Ahundo is specifically designed to exclude women. At least that’s my hunch. For one thing, it employs a complex and impenetrable set of rules, accompanied by an even more complicated score-keeping system involving more math than I’ve cried about since ninth-grade algebra. The players have offensive nicknames that mock their a) ethnicity b) genitalia c) sexual prowess or d) all of the above. Play involves loud exclamations of delight/angst, dancing and/or collapsing on the sofa, and employment of The Tampon of Anger, which, as its name suggests, is a cardboard-encased tampon that is hurled to the ground by a player unhappy with his throw. Ahundo has absolutely nothing to do with, or attract, women.

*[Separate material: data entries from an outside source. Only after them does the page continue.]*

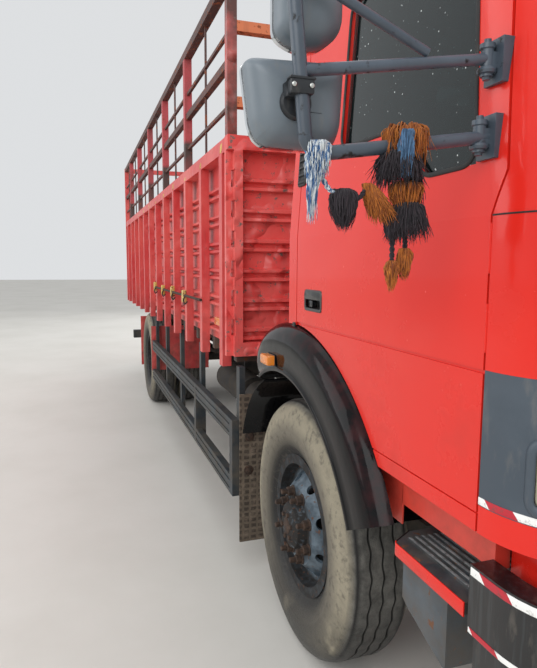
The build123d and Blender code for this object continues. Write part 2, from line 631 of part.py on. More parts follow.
# Entry steps: a ribbed tread with a cut rear corner, and a bent plate below it
STEP_RIBS = 10
STEP_RIB = (9, 6)
STEP_RIB_PITCH = 20
STEP_PLATE_T = 4
with BuildPart() as entry_steps:
    plate(Plane.XY.offset(STEP_TOP_Z - STEP_T), [
        (STEP_X[0], -CAB_HALF + 260), (STEP_X[0], -CAB_HALF + 70), (STEP_X[0] + 45, -CAB_HALF),
        (STEP_X[1], -CAB_HALF), (STEP_X[1], -CAB_HALF + 260),
    ], STEP_T - STEP_RIB[1])
    for i in range(STEP_RIBS):
        y = -CAB_HALF + 42 + STEP_RIB_PITCH * i
        block((STEP_X[0] + 40, STEP_X[1] - 8), (y, y + STEP_RIB[0]),
              (STEP_TOP_Z - STEP_RIB[1], STEP_TOP_Z))
    plate(Plane.XZ.offset(CAB_HALF - 50), [
        (STEP_X[0] + 17, STEP_TOP_Z - STEP_T), (STEP_X[0] + 17, 705), (STEP_X[0] + 40, 690),
        (STEP_X[1] - 134, 628), (STEP_X[1] - 120, 628), (STEP_X[1] - 120, STEP_TOP_Z - STEP_T),
    ], STEP_PLATE_T)
    block((STEP_X[1] - 120 - STEP_PLATE_T, STEP_X[1] - 120), (-CAB_HALF + 46, -CAB_HALF + 250),
          (628, STEP_TOP_Z - STEP_T))
    block((STEP_X[0] + 120, STEP_X[1] - 130), (-CAB_HALF + 220, -RAIL_HALF - SEAT),
          (820, STEP_TOP_Z - STEP_T))
    mirror(about=Plane.XZ)
save(entry_steps, "entry_steps")

# Seats, dashboard and steering wheel
SEAT_Y = CAB_HALF - 490
with BuildPart() as seats:
    for y in (-SEAT_Y, SEAT_Y):
        block((station(330), station(820)), (y - 240, y + 240), (CAB_FLOOR_Z + 260, CAB_FLOOR_Z + 380))
        plate(Plane.XZ.offset(-y - 235), [
            (station(330), CAB_FLOOR_Z + 380 + SEAT), (station(440), CAB_FLOOR_Z + 380 + SEAT),
            (station(360), CAB_FLOOR_Z + 980), (station(270), CAB_FLOOR_Z + 980),
        ], 470)
        block((station(400), station(740)), (y - 170, y + 170), (CAB_FLOOR_Z + SEAT, CAB_FLOOR_Z + 260))
save(seats, "seats")

DASH_FRONT = CAB_NOSE - CAB_WALL - 30
with BuildPart() as dashboard:
    plate(Plane.XZ.offset(-CAB_HALF + 150), [
        (DASH_FRONT - 330, 1560), (DASH_FRONT - 90, 1560), (DASH_FRONT - 20, 1640),
        (DASH_FRONT - 20, 1740), (DASH_FRONT - 300, 1740),
    ], 2 * (CAB_HALF - 150))
save(dashboard, "dashboard")

WHEEL_CENTRE = (station(930), -SEAT_Y, 1790)
COLUMN_FOOT = (station(1110), -SEAT_Y, CAB_FLOOR_Z + 10)
with BuildPart() as steering_wheel:
    column = Vector(*WHEEL_CENTRE) - Vector(*COLUMN_FOOT)
    rod(COLUMN_FOOT, WHEEL_CENTRE, 30)
    rim_plane = Plane(origin=WHEEL_CENTRE, z_dir=column)
    with BuildSketch(rim_plane.offset(-14)):
        Circle(232)
        Circle(205, mode=Mode.SUBTRACT)
        Rectangle(430, 34)
        Circle(60)
    extrude(amount=28)
save(steering_wheel, "steering_wheel")

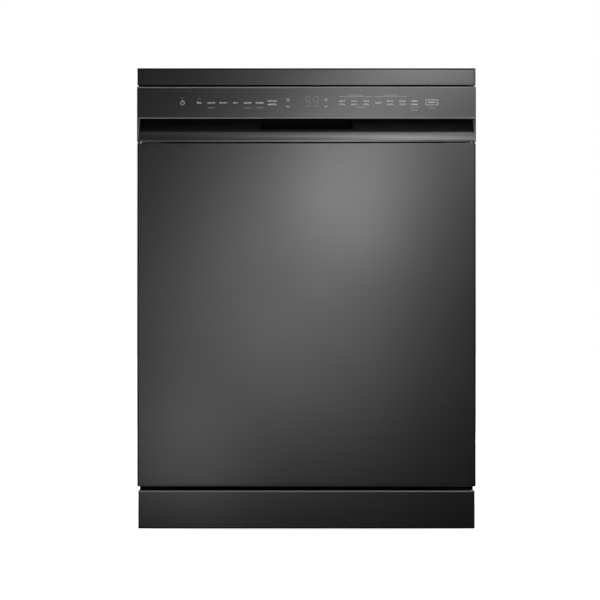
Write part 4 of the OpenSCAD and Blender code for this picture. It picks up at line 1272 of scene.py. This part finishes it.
def dispenser():
    low, high = corners("dispenser_body")
    face = liner_high.y - PAN_DEPTH + 3
    body = Piece().pad((low.x + 4, low.y, low.z + 4), (high.x - 4, face - 2, high.z - 4), 6, 2, Y)
    rim = [round_rect(low.x + k, high.x - k, low.z + k, high.z - k, 12 - k, 5) for k in (0, 0.6, 2.2, 9, 9)]
    ys = (face - 3, face - 0.6, face, face, face - 2.6)
    rings = [at_y(outline, y) for outline, y in zip(rim, ys)]
    body.loft(rings + [at_y(rim[-1], face - 3)], loop=True)
    low_cup, high_cup = corners("detergent_lid")
    body.pad((low.x + 9, face - 4, low.z + 9), (high.x - 9, face - 1.6, low.z + 60), 8, 0.8, Y)
    for x in (low_cup.x - 2.6, high_cup.x + 0.6):
        body.pad((x, face - 2, low.z + 8), (x + 2.2, face + 4, high.z - 8), 0.8, 0.8, Y)
    cup_x0, cup_x1, cup_z0, cup_z1 = low_cup.x + 5, high_cup.x - 4.7, low_cup.z + 2, high_cup.z - 2

    def cup_ring(grow, y, radius=8, grow_z=None):
        """The cup's outline made larger all round, or otherwise in z, at the depth y."""
        up = grow if grow_z is None else grow_z
        return at_y(round_rect(cup_x0 - grow, cup_x1 + grow, cup_z0 - up, cup_z1 + up, radius, 5), y)

    body.loft([cup_ring(3, face - 2.6), cup_ring(3, face - 0.2), cup_ring(0.4, face), cup_ring(0, face - 1),
               cup_ring(-3, face - 25), cup_ring(-30, face - 25, 4, -25), cup_ring(-2, face - 27, 8, 1),
               cup_ring(1, face - 2.6)], loop=True)
    cap = middle("rinse_aid_cap")
    body.lathe([(16.4, -10), (16.4, 0), (21.5, 0.2), (22.4, -0.6), (22.4, -3), (17.6, -10)],
               (cap.x, face, cap.z), Y, 40, loop=True)
    body.pad((high.x - 46, face - 1.7, low.z + 16), (high.x - 18, face - 0.4, low.z + 52), 5, 0.6, Y)
    body.make("dispenser_case", "door", "grey_plastic", ["dispenser_body"])
    lid = Piece()
    x0, z0, x1, y1, z1 = low_cup.x, low_cup.z, high_cup.x, high_cup.y, high_cup.z
    lid.pad(low_cup, (x1, y1 - 1.2, z1), 7, 1.1, Y)
    lid.pad((x0 + 22, y1 - 2, z0 + 5), (x1 - 22, y1, z0 + 11), 2.5, 1, Y)
    lid.pad((x0 + 8, y1 - 1.6, z0 + 20), (x1 - 8, y1 - 0.8, z1 - 8), 5, 0.5, Y)
    lid.make("detergent_slide", body_of("detergent_lid"), "grey_plastic", ["detergent_lid"],
             finish="light_plastic")
    low_cap, high_cap = corners("rinse_aid_cap")
    knob = Piece()
    radius = high_cap.x - cap.x
    knob.lathe([(5, low_cap.y), (14, low_cap.y), (15.8, low_cap.y + 1), (15.8, face + 0.3),
                (radius - 1, face + 0.4), (radius, face + 1.2), (radius - 0.4, face + 2.2),
                (radius - 2, face + 2.7), (12, face + 2.2), (3, face + 2.2)], (cap.x, 0, cap.z), Y, 40)
    knob.pad((cap.x - 3, face + 1.5, cap.z - 16), (cap.x + 3, high_cap.y, cap.z + 16), 2.8, 1, Y)
    knob.make("rinse_knob", body_of("rinse_aid_cap"), "grey_plastic", ["rinse_aid_cap"])


# ---- racks ----

def hoop(piece, x, y, z, corner, radius, sides=6):
    """A closed rounded rectangle of wire at height z; x and y are its spans."""
    piece.wire(at_z(round_rect(*x, *y, corner, 4), z), radius, sides, closed=True)


RACK_HALF = 243.0


def wire_basket(piece, low, high, y0, y1, across, along):
    """A basket of round wire: rims, U-shaped wires both ways, and a floor frame."""
    x1 = RACK_HALF
    z0, z1 = low + 1.8, high - 2.4
    rim = 2.3
    hoop(piece, (-x1 + 0.6, x1 - 0.6), (y0 + 2, y1 - 2), z1, 16, rim, 8)
    hoop(piece, (-x1 + 0.4, x1 - 0.4), (y0 + 1.8, y1 - 1.8), (z0 * 0.45 + z1 * 0.55), 14, 1.7)
    hoop(piece, (-x1 + 16, x1 - 16), (y0 + 16, y1 - 16), z0, 12, 1.7)
    for i in range(across):
        y = y0 + 22 + (y1 - y0 - 44) * i / (across - 1)
        half = [(x1 - 10, y, z0), (x1 - 2.2, y, z0 + 8), (x1 - 2.2, y, z1)]
        path = [(-x, y, z) for x, y, z in half[::-1]] + half
        piece.wire(round_corners(path, 8, 3), 1.35, 6, tips=True)
    for i in range(along):
        x = -x1 + 22 + (2 * x1 - 44) * i / (along - 1)
        path = [(x, y0 + 3.6, z1), (x, y0 + 3.6, z0 + 10), (x, y0 + 11.5, z0 + 2.6), (x, y1 - 11.5, z0 + 2.6),
                (x, y1 - 3.6, z0 + 10), (x, y1 - 3.6, z1)]
        piece.wire(round_corners(path, 8, 3), 1.35, 6, tips=True)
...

The best thing about working with men is the music. Although I have female friends who are musically inclined-slash-gifted, there are few women with whom I actively dish about new bands. I rarely trade CDs with anyone except my guy friends. None of my female pals, as far as I know, has 15,000 songs loaded on her computer’s shared drive, as does my boss, Rob. Working in an environment with men, being able to talk about music is almost as useful as being able to talk about the designated hitter rule or the neutral zone trap or Jessica Alba’s ass. I have nothing to say about baseball, hockey, or The Female Buttocks (except that mine are too dimply), so it’s helpful that I’ve read the latest reviews of Death Cab for Cutie and Apollo Sunshine and My Morning Jacket. I burned a Derby CD for Rob last week—because he had never heard of them—and felt like I’d earned a ticket into the club. Please excuse me for a moment while I shave my newly sprouted chest hair.

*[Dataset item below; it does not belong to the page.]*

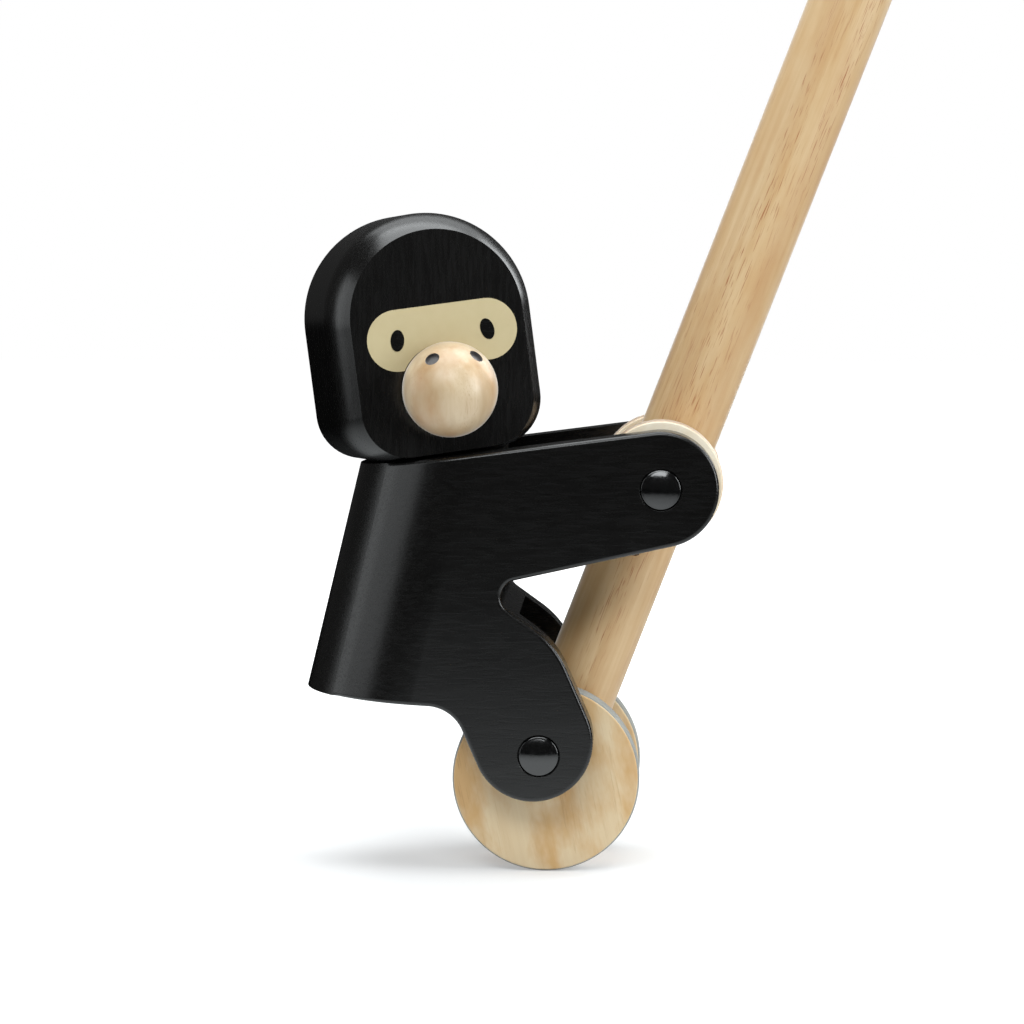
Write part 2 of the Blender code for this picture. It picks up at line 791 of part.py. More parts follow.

The truth of the matter is that I feel as at home with the guys at VM as I’ve ever felt anywhere. Maybe because growing up on Azalea Place, I was surrounded by families of boys. My first best friend was Kevin Porter. I learned to ride a bike on Craig Knudsen’s hand-me-down. I played Advance-and-Retreat and rode on the back of a motorcycle long before I owned a Barbie camper. I learned to throw a spiral and knew what a first down was before I owned a baton. And then I owned baton and lasted only one session in the Rosettes before I wanted to leave and go build a fort in the woods somewhere.

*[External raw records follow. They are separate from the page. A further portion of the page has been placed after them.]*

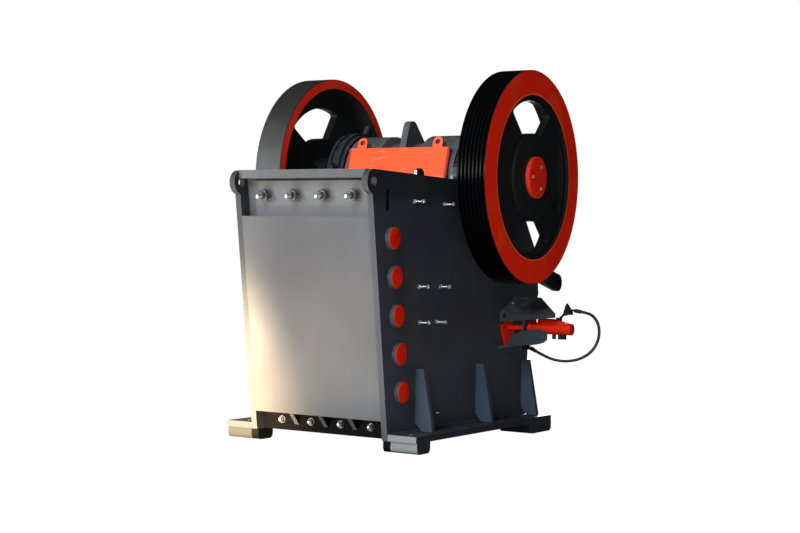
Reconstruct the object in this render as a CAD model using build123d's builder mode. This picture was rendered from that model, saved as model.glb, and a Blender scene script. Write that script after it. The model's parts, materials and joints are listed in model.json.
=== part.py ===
from build123d import *

import os
from math import cos, radians, sin, tan

# Jaw crusher: a welded box frame with a fixed jaw in front, a swing jaw hung on an
# eccentric shaft between two flywheels, and a toggle held by two sliding wedges.
# All sizes are in millimetres. X runs across the machine, towards the grooved flywheel.
# Y runs from the front wall to the rear. Z runs up from the ground under the foot pads.
# The origin lies on the ground, midway between the four anchor holes.

# General fits
running_fit = 0.1
seat_fit = 0.3
open_gap = 5.0
tack_bite = 20.0

# Side plates of the frame: half the width between them, their outline and their lugs
side_inner_x = 595.0
side_t = 50.0
side_outer_x = side_inner_x + side_t
side_bottom_z = 90.0
side_top_z = 2175.0
front_foot_y = -1170.0
front_tilt = 9.27
rear_foot_y = 1255.0
rear_knee_y = 1266.0
rear_knee_z = 714.0
rear_shoulder_y = 1465.0
rear_shoulder_z = 1226.0
rear_neck_y = 1451.0
rear_neck_z = 1303.0
rear_neck_corner = 28.0
rear_root_z = 1428.0
rear_root_h = 150.0
rear_top_z = 1530.0
rear_crown_y = 930.0
front_lug_r = 95.0
front_lug_hole_r = 40.0
front_lug_setback = 30.0
rear_lug_y = 1897.0
rear_lug_z = 1325.0
rear_lug_r = 80.0
rear_lug_hole_r = 30.0
slot_setback = 215.0
slot_drop = 224.0
slot_len = 172.0
slot_w = 44.0

# Front wall
skin_t = 40.0
skin_low_z = 240.0
skin_drop = 403.0
skin_high_z = side_top_z - skin_drop
recess_depth = 120.0
recess_plate_t = 50.0
top_plate_t = 66.0
top_beam_depth = 330.0
backing_setback = 378.0
backing_t = 50.0
ledge_t = 60.0
ledge_reach = 80.0
low_recess_depth = 150.0
low_beam_t = 60.0
low_beam_z = 330.0
rib_t = 40.0
rib_pitch = 277.0
boss_setback = 240.0
boss_r = 82.0
boss_out = 30.0
boss_count = 5
boss_first_z = 457.0
boss_pitch = 300.0

# Base flanges, gussets and foot pads
flange_w = 256.0
flange_t = 50.0
flange_outer_x = side_outer_x + flange_w
flange_top_z = side_bottom_z + flange_t
gusset_y = (-752.0, 273.0, 1153.0)
gusset_t = 45.0
gusset_top_z = 630.0
gusset_top_w = 65.0
gusset_low_w = 160.0
gusset_snipe = 60.0
front_pad_len = 204.0
rear_pad_len = 420.0
pad_round = 42.0
anchor_out = 130.0
anchor_x = side_outer_x + anchor_out
anchor_y = 1050.0
anchor_hole_r = 26.0

# Main shaft and bearings
shaft_y = 330.0
shaft_rise = 44.0
shaft_z = side_top_z + shaft_rise
throw = 16.0
eccentric_z = shaft_z - throw
journal_r = 130.0
eccentric_r = 150.0
wheel_seat_r = 110.0
sleeve_r = 150.0
housing_in = 35.0
housing_out = 67.0
housing_x0 = side_inner_x - housing_in
housing_x1 = side_outer_x + housing_out
housing_r = 383.0
housing_rim_r = 404.0
housing_rim_t = 27.0
housing_band_r = 410.0
housing_band_t = 40.0
seal_ring_r = 225.0
seal_ring_t = 24.0
ear_out = 100.0
cap_ear_t = 60.0
cap_eye_turn = 70.0
cap_eye_reach = 450.0
cap_eye_r = 70.0
cap_eye_hole_r = 27.0
cap_eye_t = 44.0
cap_eye_foot = 95.0

# Flywheels
wheel_gap = 148.0
wheel_w = 262.0
wheel_x0 = housing_x1 + wheel_gap
wheel_x1 = wheel_x0 + wheel_w
wheel_r = 900.0
wheel_chamfer = 6.0
rim_face_w = 208.0
rim_face_r = wheel_r - rim_face_w
rim_t = 83.0
rim_inner_r = wheel_r - rim_t
rim_draft = 20.0
web_setback = 32.0
web_t = 70.0
web_x1 = wheel_x1 - web_setback
web_x0 = web_x1 - web_t
hub_r = 200.0
hub_draft = 14.0
hub_inset = 30.0
hub_x0 = wheel_x0 + hub_inset
window_hub_gap = 130.0
window_rim_gap = 47.0
window_corner = 22.0
spoke_w = 250.0
grooved_spoke_turn = 2.0
plain_spoke_turn = 14.0
groove_count = 7
groove_pitch = 34.0
groove_w = 24.0
groove_floor_w = 8.0
groove_depth = 22.0
hub_cap_inset = 14.0
hub_cap_t = 12.0

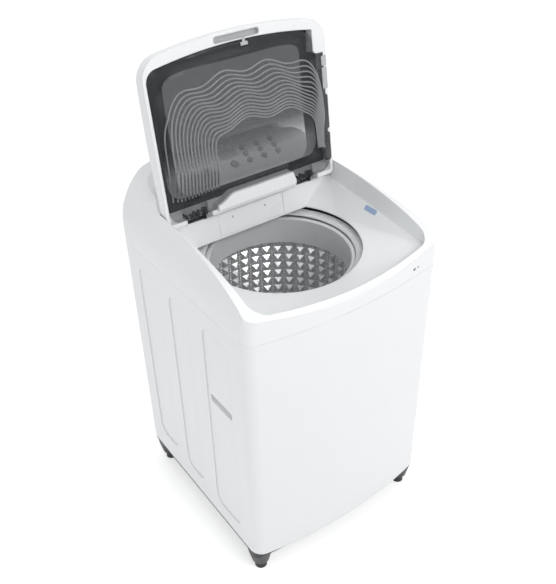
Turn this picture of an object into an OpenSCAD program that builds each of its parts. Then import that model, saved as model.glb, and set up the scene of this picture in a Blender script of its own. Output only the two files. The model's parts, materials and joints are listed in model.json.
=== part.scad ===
// Top load washing machine with a domed lid and a smoked wash tray nested in it.
// Drawn with the lid and the tray standing open, drum axis on X = Y = 0, floor at Z = 0.

/* [Cabinet] */
// Width across the side walls
body_w = 610; // [590:2:640]
// Depth from the line of the front corners to the back
side_d = 602; // [590:2:630]
// How far the middle of the front wall bows out beyond its corners
front_bow = 35; // [25:1:40]
// Radius of the two front corners in plan
corner_r = 40; // [30:1:50]
// Height of the seam between the cabinet and the top cover
seam_z = 856; // [850:1:862]
// Height of the cabinet's bottom edge above the floor
skirt_z = 94; // [88:1:100]
// Thickness of the cabinet's steel sheet
sheet = 1.6; // [1:0.1:2.5]
// Depth of the pressed fields on the side walls
field_deep = 3; // [2:0.5:5]

/* [Top cover] */
// Wall thickness of the moulded top cover
cover_t = 3; // [2:0.5:4]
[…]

I like to think I have the best of both worlds now—like my mother and my grandmother, I appreciate sports but also have a knack for baking and crafts (please, let’s not talk about sewing). Like my father and my brother, I love music and exercise. Like so many men and women in my biological family, I am devoted to words and ideas and books and laughter. Surrounded as I am, at VMHQ, by brilliant, funny women, and talented, hilarious men, I am aware that these worlds have converged—the art, the science, the sports, the sounds, the words and the wisdom—and I have, for the time being, an amazing and unusual new family.